Pour ce qui est de la lenteur que tu attribues au premier tome, non seulement je suis d'accord, mais c'est cet aspect que j'ai apprécié! On sentait que les auteurs voulaient prendre leur temps. (D'ailleurs, savais-tu qu'à l'origine, le projet devait s'étaller sur quatre tomes... mais que les auteurs se sont ravisés et on décidé de s'enligner plus pour 10?!).
J'aime particulièrement la délicate attention qu'ont eue les auteurs de faire appel à un Québécois pure laine pour valider les dialogues: M. Beaulieu a fait un excellent travail, sans tomber dans le cliché du joual incompréhensible. Chapeau!
Avant de terminer, une autre anecdote de l'explorateur-voyageur: j'ai trouvé particulièrement étonnant, lors de mon voyage au Portugal, il y a deux ans, de constater que les librairies de là-bas étaient toutes garnies de six ou sept exemplaires de Magasin Général, en version portugaise!! Ça me faisait tout drôle de retrouver mon terroir, et les dessins de Loisel et Tripp, à des milliers de kilomètres de chez-moi!!
Je te souhaite encore tout plein de belles découvertes bédéesques!!
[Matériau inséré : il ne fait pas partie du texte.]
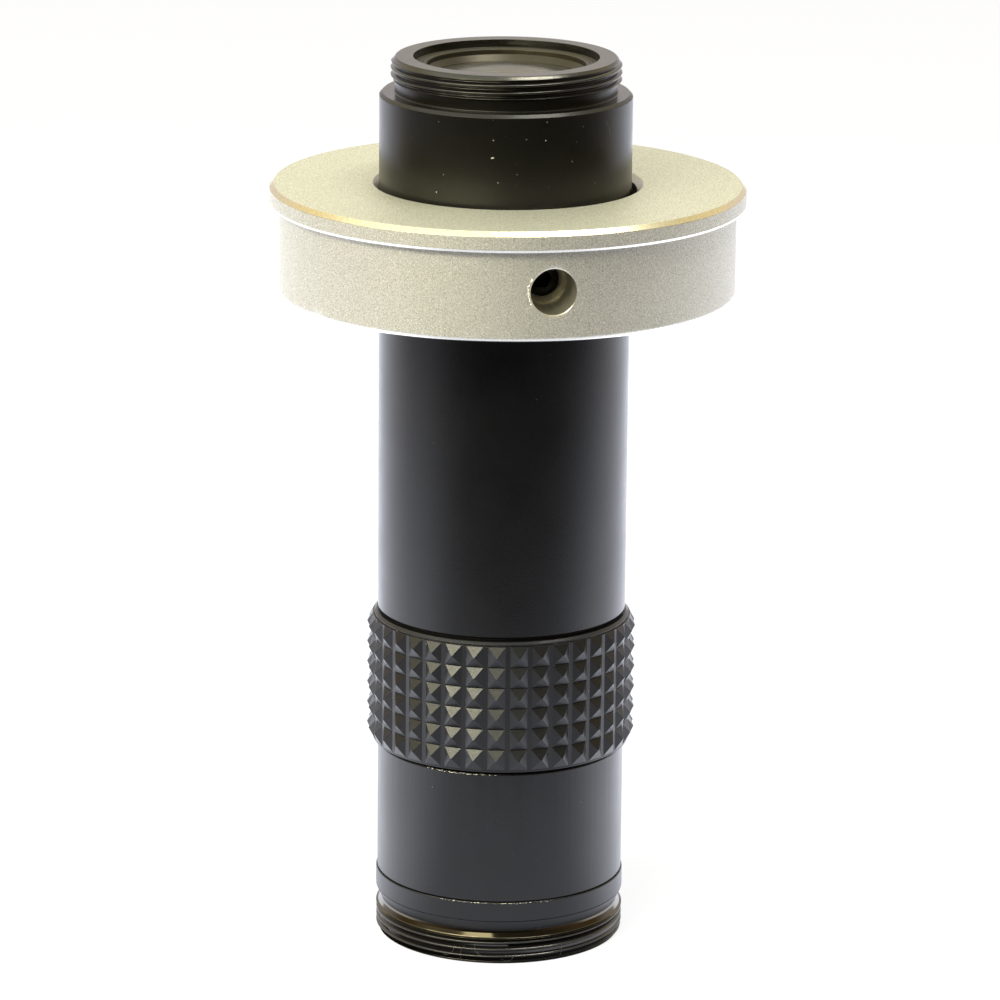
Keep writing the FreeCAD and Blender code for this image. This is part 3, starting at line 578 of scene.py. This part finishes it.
def stand_ring():
    """The stand ring: a turned surface with machined chamfers, less three stepped radial holes, and a
    small nick in its lower edge at the left."""
    low, high = corner_of("mounting_ring")
    flange_r = (high[0] - low[0]) / 2
    centre_x = (high[0] + low[0]) / 2
    flange_z = high[2] - STAND_FLANGE_HEIGHT
    body_z = low[2] + STAND_BASE_CHAMFER
    bore_top_z = high[2] - STAND_BORE_CHAMFER
    outline, finish = rounded([
        (STAND_BORE_R + STAND_BASE_CHAMFER, low[2], EDGE, 0),
        (STAND_BODY_R - STAND_BASE_CHAMFER, low[2], EDGE, 1),
        (STAND_BODY_R - STAND_BASE_SWELL, low[2] + STAND_BASE_SWELL, STAND_EDGE_ROUND, 1),
        (STAND_BODY_R, body_z, STAND_EDGE_ROUND, 0),
        (STAND_BODY_R, flange_z, EDGE / 2, 0), (flange_r - STAND_UNDER_CHAMFER[0], flange_z, EDGE, 1),
        (flange_r, flange_z + STAND_UNDER_CHAMFER[1], EDGE, 0),
        (flange_r, high[2] - STAND_FLANGE_CHAMFER, EDGE, 3),
        (flange_r - STAND_FLANGE_CHAMFER, high[2], EDGE, 4),
        (STAND_BORE_R + STAND_BORE_CHAMFER, high[2], EDGE, 2), (STAND_BORE_R, bore_top_z, EDGE, 2),
        (STAND_BORE_R, body_z, EDGE, 1),
    ])
    # Rows up the wall keep the shading of the nick below them local
    outline, finish = wall_rows(outline, finish, (STAND_BODY_R, body_z + 0.3),
                                (STAND_BODY_R, flange_z - 0.2), WALL_ROW_STEP)

    def nicked(radius, height, angle):
        """The lower outer edge is pushed in over a short stretch, as by a knock."""
        turn = np.degrees(angle) + 90 - NICK_TURN
        turn = np.mod(turn + 180, 360) - 180
        dent = np.exp(-(turn / NICK_HALF_TURN) ** 2) * np.clip(1 - (height - low[2]) / NICK_RISE, 0, 1)
        rough = 1 - NICK_ROUGHNESS + NICK_ROUGHNESS * np.sin(NICK_RIPPLES * turn)
        return radius - np.where(radius > STAND_BODY_R - 1, NICK_DEPTH * dent * rough, 0)

    mesh = grid_mesh("stand_ring", turned(outline, 540, nicked, centre_x), finish)
    # The top face takes a darker, greener copy of the champagne finish: painted shade on the top
    ring = piece("stand_ring", mesh, "stand_champagne", "chamfer_champagne", "hole_champagne",
                 "gold_chamfer", "top_champagne_painted_shade")
    for k in range(STAND_HOLES):
        turn = STAND_HOLE_TURN - 90 + 360 * k / STAND_HOLES
        cutter = hole_cutter(turn, centre_x, low[2] + STAND_HOLE_RISE, flange_r)
        cut = ring.modifiers.new("hole", "BOOLEAN")
        cut.operation = "DIFFERENCE"
        cut.solver = "EXACT"
        cut.material_mode = "TRANSFER"
        cut.object = cutter
        apply_modifiers(ring)
        bpy.data.objects.remove(cutter)
    ring.data.set_sharp_from_angle(angle=np.radians(35))
    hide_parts("mounting_ring")
    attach(ring, "barrel")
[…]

Je n'ai que les 2 premiers tomes que je relirais bien tiens, j'ai cherché désespérément le 3e, probablement avant qu'il ne soit disponible par ici.
Maintenant je pense que je pourrais le commander chez Payot.
Mais vu les prix.... je pense que ma priorité ira à Paul ;)
Je suis bien contente de lire ton enthousiasme de découvreuse de BD!
@ Karine : Si je pouvais te les prêter, mais nous sommes loin d'être voisines, tu te laisserais peut-être tenté. Ou bien est-ce tout simplement un cas de Bibliothèque. En tout cas, si tu as l'occasion, moi je te dis que ça vaut la peine. Il y a une belle histoire d'amour :-)
@ Pierre-Greg : Tu aimes quand les auteurs installent leur histoire, ainsi tu te promets plein de tomes à t'acheter étant donné que tu as tant de murs à couvrir chez toi ;-) !!! C'est sûr que le premier tome me faisait penser à ces films qui s'annoncent longs, des sagas. Heureusement pour moi, Marie a sauvé la donne. Ce n'est pas pour rien que ce premier tome s'appelle Marie.
Pour ce qui est du québécois, j'ai pris la peine de soupeser chaque expression. Nous sommes portés à être particulièrement critiques quand il y a eu une personne assignée pour cette tâche exclusivement. Il n'y aurait pas fallu qu'elle se trompe ! Par contre, je serai extrêmement curieuse d'entendre la première version à la française. C'est pas tous les jours que l'on voit des "traductions" en québécois !!!
Béo : Oui, découvreuse et vraiment, je me dis que j'ai manqué quelque chose jusqu'à date. Mais il est très facile pour moi de me reprendre ! Je vis dans une Bibliothèque de BDs ici. Avant que j'ai découvert toutes celles qui y sont déjà, il va avoir une autre bibliothèque de remplie.